━━ Exercise input ━━

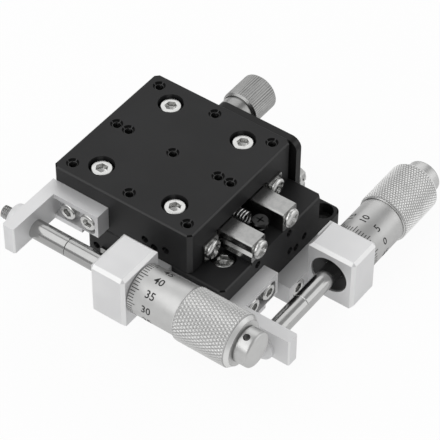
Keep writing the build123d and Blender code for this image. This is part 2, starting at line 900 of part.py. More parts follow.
def unit_nodes(unit):
    """Every piece of one unit apart from the plates, as (node, place, solids)."""
    carrier, slider, half_way = unit["carrier"], unit["slider"], unit["half way"]
    reach = half + rail_proud
    return [
        ("inner_rails", carrier, inner_rails()),
        ("inner_rail_screws", carrier, inner_rail_screws(unit)),
        ("inner_rail_end_screws", carrier, end_screws(inner_centre, half)),
        ("spring_post", carrier, [spring_post()]),
        ("return_spring", carrier, [return_spring()]),
        ("micrometer_holder", carrier, [micrometer_holder(unit)]),
        ("holder_screws", carrier, holder_screws(unit)),
        ("barrel_set_screw", carrier, [barrel_set_screw(unit)]),
        ("barrel", carrier, [on_axis(unit, barrel())]),
        ("adjusting_nut", carrier, [on_axis(unit, adjusting_nut())]),
        ("bore_ring", carrier, [on_axis(unit, bore_ring())]),
        ("lock_plate", carrier, [lock_plate()]),
        ("lock_plate_screws", carrier, lock_plate_screws()),
        ("roller_cages", half_way, roller_cages()),
        ("rollers", half_way, rollers()),
        ("spindle", carrier, [on_axis(unit, spindle())]),
        ("thimble", carrier, [on_axis(unit, thimble())]),
        ("thimble_grip", carrier, [on_axis(unit, thimble_grip())]),
        ("thimble_cap", carrier, [on_axis(unit, thimble_cap())]),
        ("outer_rails", slider, outer_rails()),
        ("outer_rail_screws", slider, outer_rail_screws()),
        ("outer_rail_end_screws", slider, end_screws(outer_centre, reach)),
        ("spring_anchor", slider, [spring_anchor()]),
        ("push_bracket", slider, [push_bracket()]),
        ("bracket_screws", slider, bracket_screws()),
        ("anvil_pin", slider, [anvil_pin(unit)]),
        ("anvil_lock_nut", slider, [anvil_lock_nut()]),
        ("lock_knob", slider, [lock_knob()]),
    ]


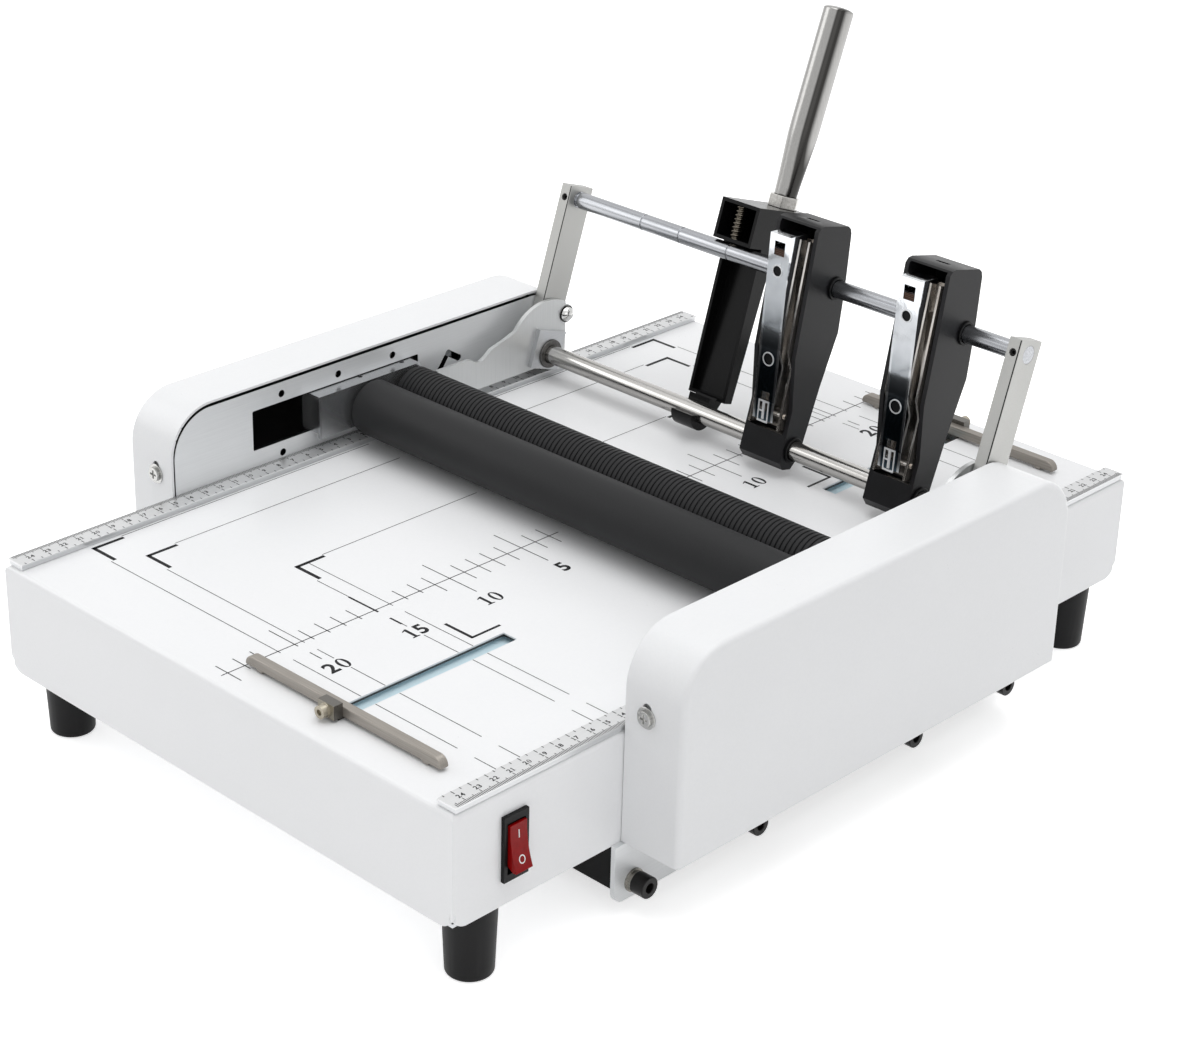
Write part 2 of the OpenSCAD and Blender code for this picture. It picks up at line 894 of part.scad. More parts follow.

━━━

Go through the records above and set each one down exactly, please.

Finished exercise:
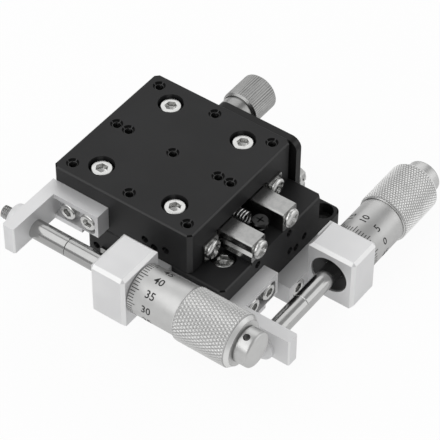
Keep writing the build123d and Blender code for this image. This is part 2, starting at line 900 of part.py. More parts follow.
def unit_nodes(unit):
    """Every piece of one unit apart from the plates, as (node, place, solids)."""
    carrier, slider, half_way = unit["carrier"], unit["slider"], unit["half way"]
    reach = half + rail_proud
    return [
        ("inner_rails", carrier, inner_rails()),
        ("inner_rail_screws", carrier, inner_rail_screws(unit)),
        ("inner_rail_end_screws", carrier, end_screws(inner_centre, half)),
        ("spring_post", carrier, [spring_post()]),
        ("return_spring", carrier, [return_spring()]),
        ("micrometer_holder", carrier, [micrometer_holder(unit)]),
        ("holder_screws", carrier, holder_screws(unit)),
        ("barrel_set_screw", carrier, [barrel_set_screw(unit)]),
        ("barrel", carrier, [on_axis(unit, barrel())]),
        ("adjusting_nut", carrier, [on_axis(unit, adjusting_nut())]),
        ("bore_ring", carrier, [on_axis(unit, bore_ring())]),
        ("lock_plate", carrier, [lock_plate()]),
        ("lock_plate_screws", carrier, lock_plate_screws()),
        ("roller_cages", half_way, roller_cages()),
        ("rollers", half_way, rollers()),
        ("spindle", carrier, [on_axis(unit, spindle())]),
        ("thimble", carrier, [on_axis(unit, thimble())]),
        ("thimble_grip", carrier, [on_axis(unit, thimble_grip())]),
        ("thimble_cap", carrier, [on_axis(unit, thimble_cap())]),
        ("outer_rails", slider, outer_rails()),
        ("outer_rail_screws", slider, outer_rail_screws()),
        ("outer_rail_end_screws", slider, end_screws(outer_centre, reach)),
        ("spring_anchor", slider, [spring_anchor()]),
        ("push_bracket", slider, [push_bracket()]),
        ("bracket_screws", slider, bracket_screws()),
        ("anvil_pin", slider, [anvil_pin(unit)]),
        ("anvil_lock_nut", slider, [anvil_lock_nut()]),
        ("lock_knob", slider, [lock_knob()]),
    ]


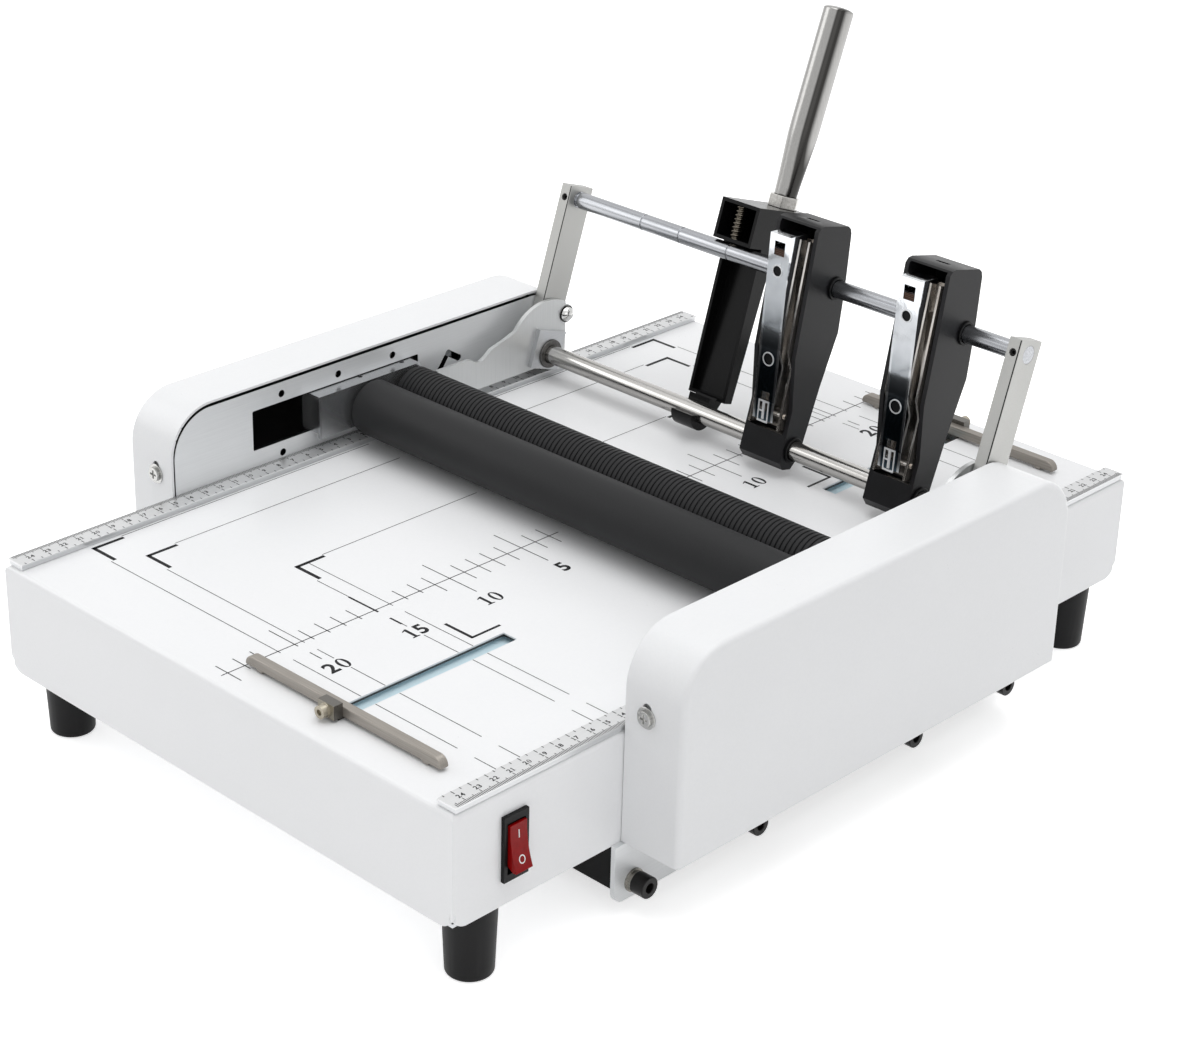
Write part 2 of the OpenSCAD and Blender code for this picture. It picks up at line 894 of part.scad. More parts follow.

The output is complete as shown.